The next steps are oriented to the optimization of the lattices by increasing their compressive, buckling and post-buckling resistance with the lowest density, in function of varying the struts’ radii and material, adding an analytical and experimental validation. Furthermore, tests related to the inclusion viscoelastic inputs, such as relaxation time modulus, are intended to perform an accurate characterization of the photopolymers and their respective material constitutive model. Then, the obtained outcomes will be able to be extended to custom lattice typologies (i.eg. Functionally graded density or hierarchical lattices).

Bibliography

[1] L. Gibson and M. Ashby, Cellular solids. Structure and properties, Second.
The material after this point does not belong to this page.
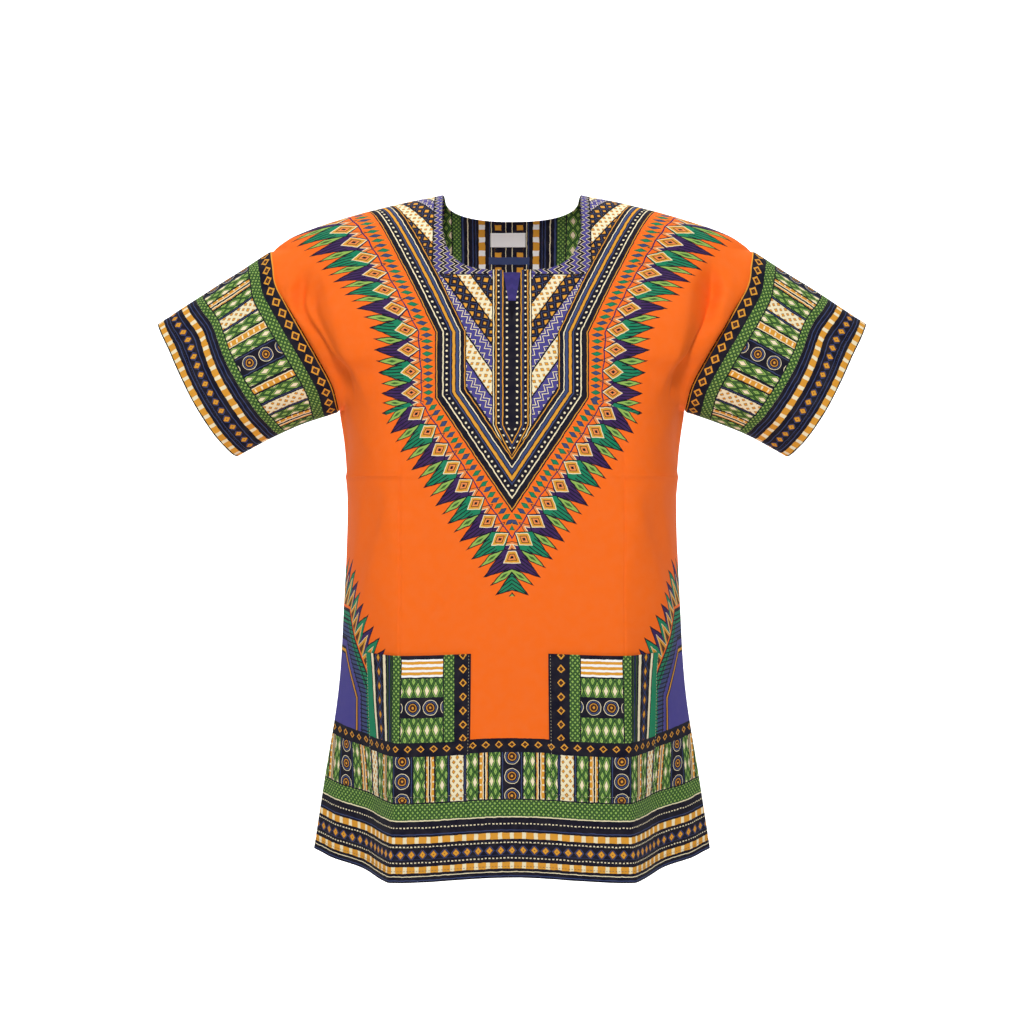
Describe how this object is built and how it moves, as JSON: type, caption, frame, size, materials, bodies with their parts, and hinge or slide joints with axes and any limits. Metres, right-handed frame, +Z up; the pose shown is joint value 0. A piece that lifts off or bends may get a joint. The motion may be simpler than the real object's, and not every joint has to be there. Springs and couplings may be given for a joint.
{
  "type": "dashiki shirt",
  "caption": "Pullover dashiki shirt, worn form and hollow: straight body with flared hem, drop shoulders, short wide sleeves, slit neckline, patch pockets and a back-neck facing.",
  "frame": {"origin": "midway between the two neck points, on the line of the shoulder seams, at the height of the neck points", "axes": "+Z up the wearer's body, -Y out of the front, +X towards the right of the picture, which is the wearer's left"},
  "size_m": [0.8042, 0.2672, 0.7577],
  "materials": {
    "printed_body": "matt woven cotton, orange ground with printed bands",
    "printed_border": "matt woven cotton printed in green, navy, cream and gold",
    "label_white": "white woven label, blank"
  },
  "bodies": {
    "root": {"body_front": "printed_body", "body_back": "printed_body", "sleeve_left": "printed_border", "sleeve_right": "printed_border", "pocket_left": "printed_border", "pocket_right": "printed_border", "neck_facing": "printed_border", "neck_label": "label_white"}
  },
  "joints": []
}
Cambridge Solid State Science Series, 1997.
[2] S. Vogel, “Better Bent Than Broken,” 1995. [Online]. Available: https://www.discovermagazine.com/the-sciences/better-bent-than-broken.
[3] L. Valdevit, K. Bertoldi, J. Guest, and C. Spadaccini, “ARCHITECTED MATERIALS : SYNTHESIS , CHARACTERIZATION , MODELING , AND OPTIMAL DESIGN,” Mater. Res., vol. 33, no. 3, pp. 241–246, 2018.

Update 2022

The nature’s concepts of achieving high strength or energy absorption by a precise material distribution, have been a constant research target for decades [1][2]. Examples of cellular structures such as bones, teeth, honeycombs, or nacre, have served as inspiration to study and fabricate architected materials. They present a complex and detailed structural geometry [3],  whose manufacturing can be possible by recent advances in 3D printing technology, in a wide scale range and by using different base materials. As a starting point, the latest works in 3D  printed lattices with a special focus in Polyjet technique were analyzed. Thereby, it was identified that there are still few of these structures designed and fabricated including manufacturing effects.

Moreover, the very well-known concept of Origami emerges as a promising alternative to obtain compliant and at the same time, resistant deployable structures. It makes possible to envision a counter-intuitive bellow mechanism along cylinders, by keeping the initial cross section while it is under axial loading. For this reason, the aim of this work is to merge the origami mechanical  capabilities with stretch dominated 3D lattice structures (e.g., octet truss) to improve their  strength, stiffness, as well as energy absorption at the lowest density values possible.  

The initial part of this work, consists in the 3D parametric modelling and analysis of cylinders with multi-stable Kresling origami patterns [4]. The materials considered for their fabrication and prior numerical simulations, were flexible + rigid resins (digital materials) for the folding creases and rigid photopolymers for the panels. The main goal is to assess diverse origami cylinder configurations in order to maintaining the high resistance and lightweight design philosophy. At the same time, the initial material characterization of the used photocurable resins was done by tensile tests, under ASTM D638 procedures. Different printing orientations in the samples, shown in Figure 1, were considered to include the effects of the anisotropy caused during the process. 

Based on the outcomes of the proposed multi-material Kresling origami tubes, 3D lattices were fabricated, as seen in Figure 2. Then, they will be subjected to compression tests in order to validate experimentally the obtained designs. The expected results aim to find lattices with a  higher buckling resistance, compressive strength and energy absorption than traditional stretch dominated structures. Indeed, more controlled buckling shapes and less strain concentrations along the struts. Further dynamic and fatigue experimental work is also expected. 

Bibliography

[1] L. Gibson and M. Ashby, Cellular solids. Structure and properties, Second. Cambridge  Solid State Science Series, 1997. 
[2] S. Vogel, “Better Bent Than Broken,” 1995. [Online]. Available:  
https://www.discovermagazine.com/the-sciences/better-bent-than-broken. 
[3] L. Valdevit, K. Bertoldi, J. Guest, and C. Spadaccini, “ARCHITECTED MATERIALS :  SYNTHESIS , CHARACTERIZATION , MODELING , AND OPTIMAL DESIGN,” Mater. Res.,  vol. 33, no. 3, pp. 241–246, 2018.
[4] B. Kresling, “Natural Twist Buckling in Shells: From the Hawkmoth’s Bellows to the  Deployable Kresling-Pattern and Cylindrical Miuraori,” Proc. 6th Int. Conf. Comput. Shell  Spat. Struct., no. May, pp. 1–4, 2008.